Exxon Mobil on Friday sued Cuba’s state-owned Cuba-Petroleo and CIMEX Corp in US federal court seeking $280 million over a refinery, gasoline stations and other assets seized after Fidel Castro’s revolution.
Exxon, the largest US oil producer, is the first corporation to sue Cuba since the Trump administration allowed a long dormant section of the 1996 Cuban Liberty and Democratic Solidarity Act, known as the Helms-Burton Act after its sponsors, to take effect on May 2.

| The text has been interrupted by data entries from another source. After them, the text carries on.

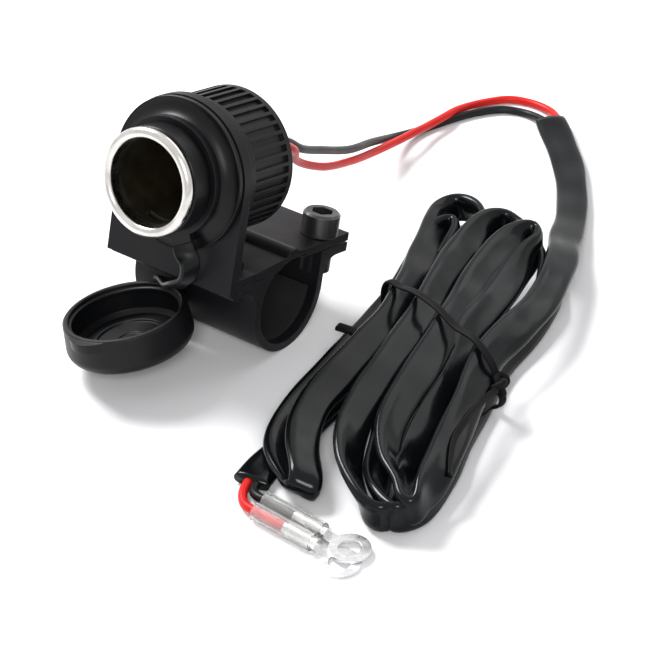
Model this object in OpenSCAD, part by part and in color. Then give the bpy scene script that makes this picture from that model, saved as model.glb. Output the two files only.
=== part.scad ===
// A 12 volt accessory socket on a bar clamp, with its tethered cap and its folded lead.
// X runs along the bar, Z is up, and the origin is on the bar's axis at mid width.
// The socket and its bracket lean back about the bar, so that the mouth looks slightly up.

/* [Bar clamp] */
// Diameter of the bar that the clamp holds
bar_d = 22; // [20:0.5:24]
// Width of the clamp and the bracket along the bar
clamp_w = 37.4; // [36:0.2:42]
// Thickness of the rubber liner in the lower jaw
liner_t = 0.6; // [0.4:0.1:1]
// Wall of the lower jaw round the bar
jaw_wall = 2; // [1.6:0.1:3]
// Thickness of each clamp ear
ear_t = 2.1; // [1.8:0.1:2.6]
// Gap between the two ears
ear_gap = 0.5; // [0.3:0.1:1]
// Length of the ears behind the screws' axes
ear_tip = 7.4; // [6:0.2:10]
// Thickness of the bracket's web in front of the bar
web_t = 1.9; // [1.4:0.1:2.6]
// Thickness of the roof over the bar
roof_t = 2.4; // [1.8:0.1:3.2]

/* [Clamp screws] */
// Diameter of the screw's thread
screw_d = 4.6; // [4:0.2:5]
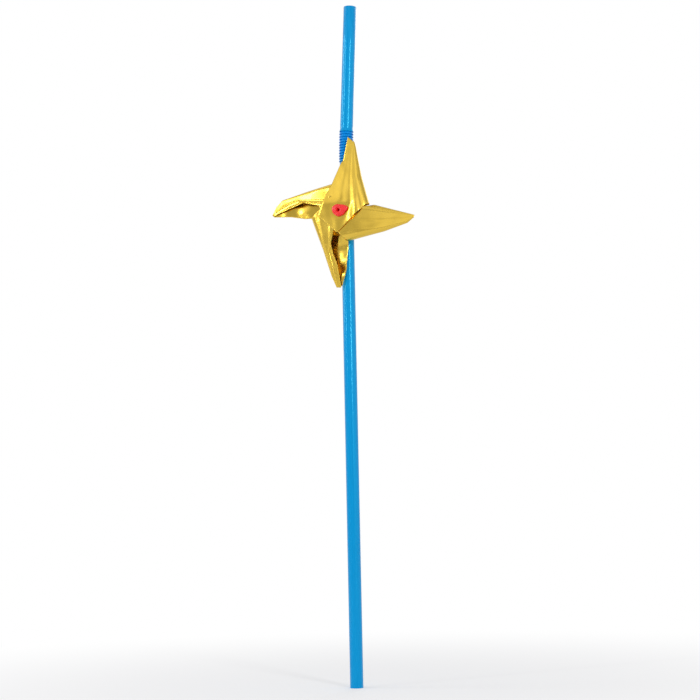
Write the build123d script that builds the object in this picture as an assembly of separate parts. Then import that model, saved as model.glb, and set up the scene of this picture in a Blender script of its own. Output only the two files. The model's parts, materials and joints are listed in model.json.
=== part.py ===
from build123d import *
import os

# A pinwheel drinking straw: a flexible straw with a folded foil wheel riveted to its front.
# Millimetres. The origin is the centre of the straw's cut lower end, +Z runs up the lower tube,
# the wheel faces -Y, and the neck bends towards +X.

# ---- the straw's tubes ----
tube_od = 5.0
tube_wall = 0.2
lower_length = 201.1      # from the foot to the neck
mouth_length = 47.5       # plain tube above the neck

# ---- the neck: a stack of thin cones, each standing over the one below ----
cone_count = 11           # loose cones; the mouth tube's own skirt stands over the last one
cone_pitch = 1.06         # rise from one rim to the next with the neck pushed together
cone_length = 1.6
rim_stands_out = 0.3      # of the tube's wall
root_drawn_in = 0.3
cone_wall = 0.15
neck_gap = 0.4            # from the lower tube's shoulder to the first rim
shoulder_length = 0.8     # from a cone's root out to the full tube
rest_lean = 2.9           # the neck's bend at rest, in degrees, shared by its hinges

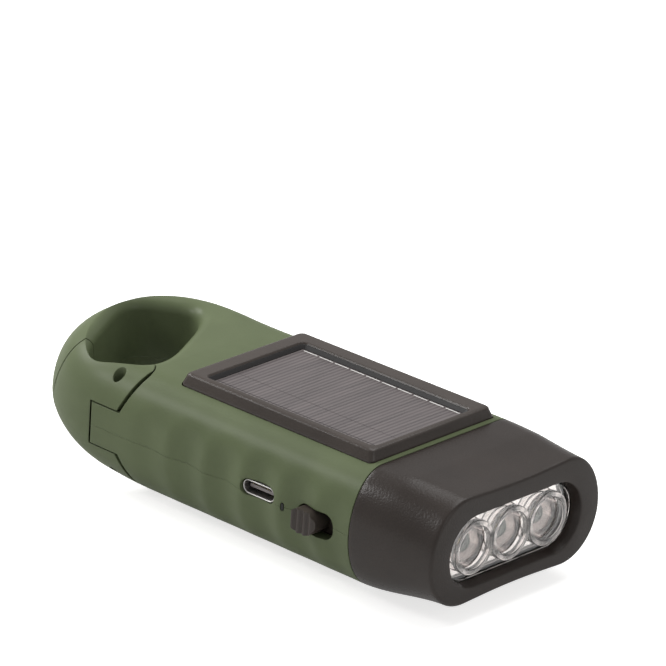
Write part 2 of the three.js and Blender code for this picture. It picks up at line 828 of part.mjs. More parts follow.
const batteryZ = floor + gap + batteryRadius;
const screwSeat = underside + edgeRecess(caseScrewY) + screwHeadHeight + gap;

// How far the lower rounded edge has risen where the side has come in to a given y
function edgeRecess(y) {
  const share = Math.max(1 - (halfWidth - Math.abs(y)) / edgeAcross, 0);
  return (seam - underside) * (1 - Math.sqrt(1 - share * share));
}

function carabinerGate() {
  const ring = housing(0).intersect(gateRoom(0)).subtract(loopHole());
  const armZ = seam - springTurns * springPitch / 2;
  const armRoom = springWire + gap;
  const armHole = solid(block(gatePinX - knuckleRadius - springRadius - gap, gatePinX,
    gatePinY - springRadius - armRoom, gatePinY - springRadius + armRoom, armZ - armRoom, armZ + armRoom));
  return ring.subtract(pinBore()).subtract(armHole);
}

const gatePin = () => solid(rod(gatePinRadius, pinBottom, pinTop, gatePinX, gatePinY, roundSides));

// Section of the bezel at a station: 0 at the housing, 1 at the lamp face
function bezelSection(x, share, inset) {
  const mix = (rear, front) => rear + (front - rear) * share;
  const half = mix(halfWidth, faceHalfWidth) - inset;
  const top = mix(topside, topside - faceTop) - inset;
  const bottom = mix(underside, underside + faceBottom) + inset;
  const across = mix(edgeAcross, faceCorner);
  const waist = mix(0, faceWaist);
  const flatHalf = half - across;
  const quarter = (y0, z0, height, start) => arc(0, 0, 1, start, start + 90, 6)
    .map(([a, b]) => [y0 + across * a, z0 + height * b]);
  const flatLine = (z, sign) => [1 / 2, 0, -1 / 2].map((s) => [sign * s * flatHalf, z - sign * waist * (1 - s * s)]);
  return [
    ...quarter(flatHalf, seam, top - seam, 0),
    ...flatLine(top, 1),
    ...quarter(-flatHalf, seam, top - seam, 90),
    ...quarter(-flatHalf, seam, seam - bottom, 180).slice(1),
    ...flatLine(bottom, -1),
    ...quarter(flatHalf, seam, seam - bottom, 270).slice(0, -1),
  ].map(([y, z]) => new THREE.Vector3(x, y, z));
}

function bezelShape(inset, startX, endX, fillet) {
  const shareAt = (x) => THREE.MathUtils.smoothstep(x, bezelX, faceX);
  const steps = 5;
  const stations = Array.from({ length: steps + 1 }, (_, i) => startX + (endX - fillet - startX) * i / steps);
  const rings = stations.map((x) => bezelSection(x, shareAt(x), inset));
  if (fillet) rings.push(bezelSection(endX - fillet / 3, 1, inset + fillet / 3), bezelSection(endX, 1, inset + fillet));
  return solid(stack(rings, seenFromLamp));
}

// Window outline with round ends, across the torch and up
function windowOutline(grow) {
  const radius = windowRadius + grow;
  const middle = windowHalfWidth - windowRadius;
  return [
    ...arc(0, middle, radius, 0, 180, 10),
    ...arc(0, -middle, radius, 180, 360, 10),
  ];
}

const windowPrism = (grow, x0, x1) => solid(alongX(prism(windowOutline(grow), 0, x1 - x0), x0, 0, seam));

function frontBezel() {
  const backOfWall = faceX - bezelFrontWall;
  const inside = bezelShape(bezelWall, bezelX - overrun, backOfWall, 0);
  const draft = (grow, z) => windowOutline(grow).map(([x, y]) => new THREE.Vector3(x, y, z));
  const flared = stack([
    draft(0, -overrun),
    draft(0, 0),
    draft(windowDraft, bezelFrontWall),
    draft(windowDraft + overrun, bezelFrontWall + overrun),
  ], seenFromAbove);
  return bezelShape(0, bezelX, faceX, faceFillet).subtract(inside)
    .subtract(solid(alongX(flared, backOfWall, 0, seam)));
}

// Places of the lamps across the torch
const lampPlaces = Array.from({ length: lampCount }, (_, i) => (i - (lampCount - 1) / 2) * lampPitch);
const lensFront = faceX - bezelFrontWall;
const lensBack = lensFront - gap - lensThickness;
const reflectorFront = lensBack - gap;
const reflectorBack = reflectorFront - reflectorDepth;

function lampLens() {
  const flange = windowPrism(lensFlange, lensBack, lensFront - gap);
  const window = windowPrism(-gap, lensFront - gap - lensThickness / 2, lensFront);
  let lens = flange.add(window);
  for (const y of lampPlaces) {
    const rim = [
      [bossInnerRadius, -lensThickness / 2],
      [bossRadius, -lensThickness / 2],
      [bossRadius, bossHeight - gap],
      [bossRadius - gap, bossHeight],
      [bossInnerRadius, bossHeight],
    ];
    lens = lens.add(solid(alongX(turned([...rim, rim[0]]), lensFront, y, seam)));
  }
  return lens;
}

// Parabolic cup that opens towards the lamp face
function cup(y) {
  const profile = [[0, -overrun], [cupThroat, -overrun]];
  const steps = 4;
  for (let i = 0; i <= steps; i += 1) {
    const share = i / steps;
    profile.push([cupThroat + (cupMouth - cupThroat) * Math.sqrt(share), cupDepth * share]);
  }
  profile.push([cupMouth, cupDepth + overrun], [0, cupDepth + overrun]);
  return solid(alongX(turned(profile), reflectorFront - cupDepth, y, seam));
}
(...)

The Trump administration has been ratcheting up pressure on Venezuela and Cuba. Previous presidents had waived the provision of the act that allows anyone whose property was nationalised after the 1959 Cuban Revolution to sue any individual or company profiting from their former holdings.
On Thursday two Cuban-Americans sued cruise operator Carnival Corp for using Cuban ports nationalised from the family members who owned them.
Exxon Mobil accuses the Cuban defendants of “unlawful trafficking in Plaintiff’s confiscated property in violation of Title III of the ... Cuban Liberty and Democratic Solidarity Act of 1996,” according to the complaint filed in US District Court for the District of Columbia.
The Standard Oil refinery at Havana Bay, now operated by CUPET, was the first US property taken over by Castro and his bearded revolutionaries after the company refused to process oil from the Soviet Union as tensions mounted with the United States.
Standard Oil was broken up into several companies, one of which was Exxon, which merged with Mobil in a 1998 deal.
In the 1960s the United States certified 5,913 claims against Cuba valued at $1.9 billion of which Standard Oil and Mobil each have a claim valued at a combined $245 million, according to the US-Cuba Trade and Economic Council.